DevOps, GitOps, and deployment automation patterns
Odoo DevOps maturity is a major differentiator in managed ERP hosting. Azure-based environments should use CI/CD pipelines for image creation, validation, security scanning, and controlled promotion across environments. GitOps adds further discipline by making infrastructure and deployment state declarative, reviewable, and recoverable. For construction ERP, this reduces the risk of undocumented changes that destabilize production during critical financial periods.
- Use CI/CD to standardize build, test, scan, and release workflows for Odoo images and supporting services.
- Adopt GitOps for Kubernetes or infrastructure-managed environments so desired state is versioned and auditable.
- Enforce staging validation for module updates, integration changes, and infrastructure modifications before production release.
- Automate rollback paths and release approvals for high-risk periods such as payroll, month-end close, and major project billing cycles.
- Treat infrastructure as a managed product with documented standards, reusable templates, and platform engineering ownership.
Cost optimization without sacrificing stability
Cost optimization in cloud ERP hosting should focus on eliminating waste while preserving performance consistency.
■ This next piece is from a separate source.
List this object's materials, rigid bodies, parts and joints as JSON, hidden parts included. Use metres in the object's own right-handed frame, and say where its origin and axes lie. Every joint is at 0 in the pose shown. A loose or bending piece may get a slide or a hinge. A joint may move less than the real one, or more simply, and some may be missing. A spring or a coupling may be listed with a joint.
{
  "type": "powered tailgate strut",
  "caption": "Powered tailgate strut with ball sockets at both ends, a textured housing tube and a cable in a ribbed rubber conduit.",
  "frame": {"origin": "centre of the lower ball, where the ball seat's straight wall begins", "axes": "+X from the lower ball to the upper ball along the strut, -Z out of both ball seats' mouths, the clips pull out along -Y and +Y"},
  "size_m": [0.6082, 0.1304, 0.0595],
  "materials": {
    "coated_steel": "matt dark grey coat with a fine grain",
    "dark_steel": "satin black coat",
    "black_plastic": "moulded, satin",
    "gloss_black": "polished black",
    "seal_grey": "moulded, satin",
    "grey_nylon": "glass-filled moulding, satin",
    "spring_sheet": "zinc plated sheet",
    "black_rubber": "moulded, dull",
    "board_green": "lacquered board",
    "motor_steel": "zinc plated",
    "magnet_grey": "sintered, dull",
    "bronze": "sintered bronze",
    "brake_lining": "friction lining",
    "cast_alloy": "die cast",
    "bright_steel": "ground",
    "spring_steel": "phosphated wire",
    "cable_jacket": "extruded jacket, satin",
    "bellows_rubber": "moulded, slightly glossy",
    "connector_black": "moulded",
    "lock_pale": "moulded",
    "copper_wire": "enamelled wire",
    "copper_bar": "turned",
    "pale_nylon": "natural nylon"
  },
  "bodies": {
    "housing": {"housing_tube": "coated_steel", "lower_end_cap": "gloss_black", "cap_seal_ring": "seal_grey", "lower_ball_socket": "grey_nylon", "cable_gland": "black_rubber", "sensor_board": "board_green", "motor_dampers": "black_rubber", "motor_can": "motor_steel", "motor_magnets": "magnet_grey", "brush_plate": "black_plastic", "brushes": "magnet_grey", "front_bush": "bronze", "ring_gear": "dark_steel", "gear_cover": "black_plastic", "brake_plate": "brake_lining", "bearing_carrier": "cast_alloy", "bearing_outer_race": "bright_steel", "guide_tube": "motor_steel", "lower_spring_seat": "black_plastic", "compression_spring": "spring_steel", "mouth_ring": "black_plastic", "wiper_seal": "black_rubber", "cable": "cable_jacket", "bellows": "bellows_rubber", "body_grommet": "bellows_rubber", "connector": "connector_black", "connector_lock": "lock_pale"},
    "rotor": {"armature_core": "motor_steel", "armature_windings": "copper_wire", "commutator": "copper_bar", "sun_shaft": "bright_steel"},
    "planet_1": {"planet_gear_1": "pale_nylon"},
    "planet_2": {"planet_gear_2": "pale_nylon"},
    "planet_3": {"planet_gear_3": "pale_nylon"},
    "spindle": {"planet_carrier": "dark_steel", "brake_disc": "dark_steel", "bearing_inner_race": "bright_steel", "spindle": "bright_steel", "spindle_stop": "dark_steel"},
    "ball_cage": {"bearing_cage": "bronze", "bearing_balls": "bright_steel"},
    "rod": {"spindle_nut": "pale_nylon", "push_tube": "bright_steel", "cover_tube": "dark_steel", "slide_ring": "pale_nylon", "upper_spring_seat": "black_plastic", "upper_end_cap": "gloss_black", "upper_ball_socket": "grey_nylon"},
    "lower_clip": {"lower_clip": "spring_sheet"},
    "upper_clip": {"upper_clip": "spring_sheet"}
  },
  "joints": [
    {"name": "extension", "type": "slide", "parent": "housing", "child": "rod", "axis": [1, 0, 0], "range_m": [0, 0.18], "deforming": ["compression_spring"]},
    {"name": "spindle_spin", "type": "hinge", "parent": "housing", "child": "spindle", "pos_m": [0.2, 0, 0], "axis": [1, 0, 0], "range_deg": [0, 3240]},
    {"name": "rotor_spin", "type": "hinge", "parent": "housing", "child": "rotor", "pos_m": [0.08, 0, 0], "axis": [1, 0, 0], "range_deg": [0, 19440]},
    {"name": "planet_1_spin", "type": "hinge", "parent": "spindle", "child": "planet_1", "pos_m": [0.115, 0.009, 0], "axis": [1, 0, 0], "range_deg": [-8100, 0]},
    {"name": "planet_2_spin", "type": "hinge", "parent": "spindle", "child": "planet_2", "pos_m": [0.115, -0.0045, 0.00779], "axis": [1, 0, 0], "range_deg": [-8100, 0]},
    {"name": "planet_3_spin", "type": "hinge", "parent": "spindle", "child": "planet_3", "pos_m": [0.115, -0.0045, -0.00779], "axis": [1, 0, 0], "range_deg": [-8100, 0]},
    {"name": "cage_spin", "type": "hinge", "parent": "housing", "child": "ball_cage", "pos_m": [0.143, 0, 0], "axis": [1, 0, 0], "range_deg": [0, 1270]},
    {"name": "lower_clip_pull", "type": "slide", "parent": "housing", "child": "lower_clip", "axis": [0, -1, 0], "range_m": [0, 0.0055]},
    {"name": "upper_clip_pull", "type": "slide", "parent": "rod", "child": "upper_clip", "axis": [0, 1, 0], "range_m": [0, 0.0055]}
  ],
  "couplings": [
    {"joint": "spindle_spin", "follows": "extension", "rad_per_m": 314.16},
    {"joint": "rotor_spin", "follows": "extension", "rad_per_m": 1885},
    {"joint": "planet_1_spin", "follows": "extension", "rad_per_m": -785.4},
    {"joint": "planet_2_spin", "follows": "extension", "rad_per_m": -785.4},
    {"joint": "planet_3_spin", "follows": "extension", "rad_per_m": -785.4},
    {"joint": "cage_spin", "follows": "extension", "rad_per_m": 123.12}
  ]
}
Construction firms often overspend in one of two ways: by under-architecting and paying later through outages and emergency remediation, or by overbuilding premium infrastructure that sits idle outside peak periods. The right Azure pattern uses rightsized compute, environment scheduling for non-production systems, storage lifecycle policies, reserved capacity where workloads are predictable, and platform standardization that reduces support effort.
Dedicated environments can still be cost-efficient when they prevent performance contention and reduce incident frequency. Multi-tenant Odoo hosting can be highly economical when tenant profiles are compatible and governance is mature. The executive decision should compare total operating cost, including downtime risk, support overhead, release friction, and compliance effort, rather than infrastructure line items alone.
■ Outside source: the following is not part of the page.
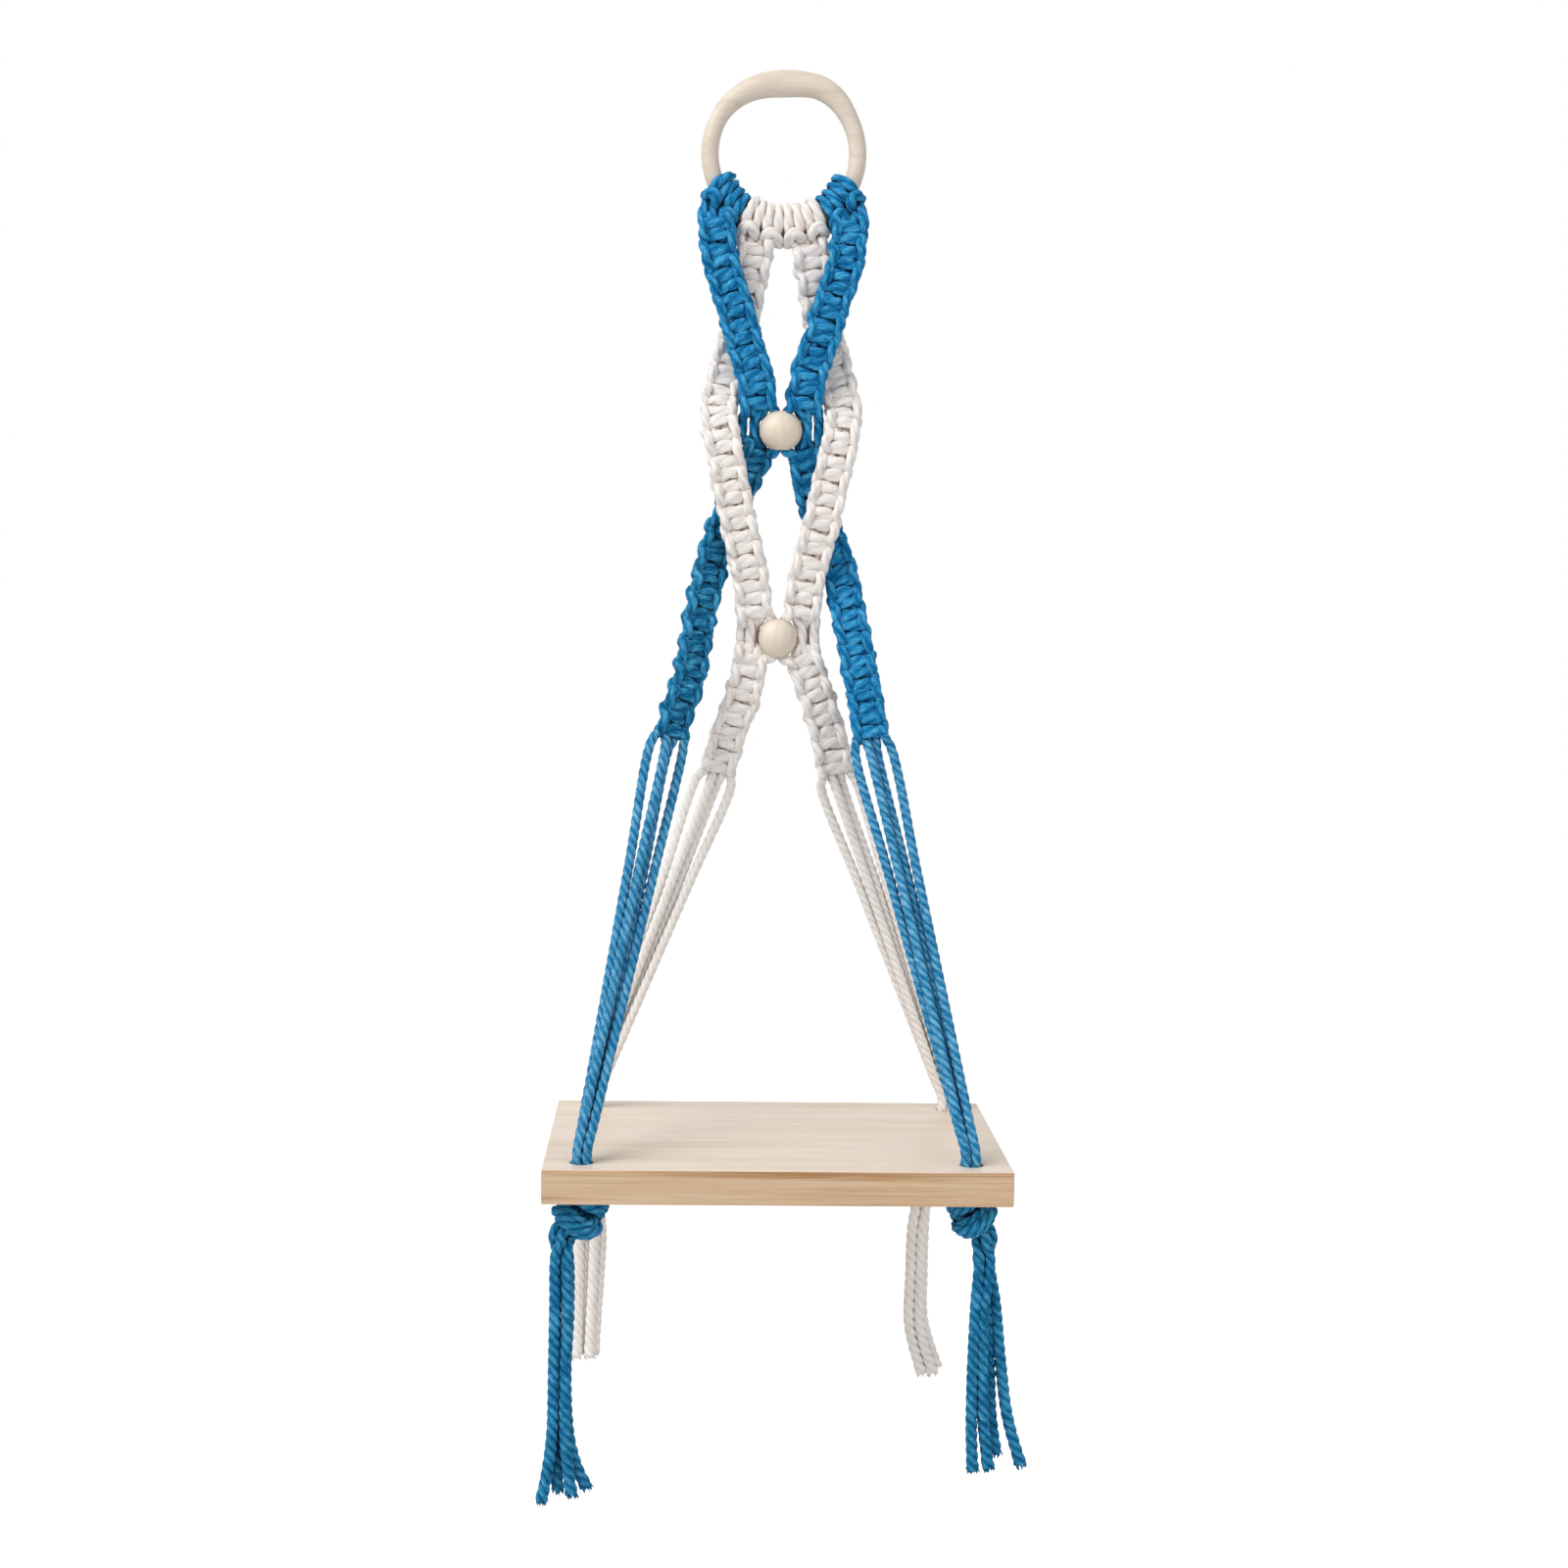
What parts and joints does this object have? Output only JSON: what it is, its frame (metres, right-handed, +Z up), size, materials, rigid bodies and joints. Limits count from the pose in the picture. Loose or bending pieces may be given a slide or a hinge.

Implementation guidance for construction leaders evaluating Azure ERP hosting
For most construction organizations, the best path is a phased modernization approach. Start by classifying business criticality, integration complexity, user distribution, and recovery requirements. Then choose between multi-tenant and dedicated architecture based on workload isolation and governance needs. Introduce Docker-based standardization early, adopt Kubernetes when environment scale and operational maturity justify it, and establish PostgreSQL, Redis, Traefik, object storage, monitoring, and backup automation as baseline platform components. Finally, formalize DevOps, GitOps, and disaster recovery testing so the environment remains stable as the business grows.
SysGenPro should frame its value around architecture accountability. Construction firms do not need generic cloud hosting. They need Odoo cloud infrastructure designed for project-driven volatility, field connectivity constraints, audit pressure, and financial timing sensitivity. Azure can support that outcome well, but only when the platform is engineered for resilience, governed with discipline, and operated as a managed ERP service rather than a collection of virtual machines.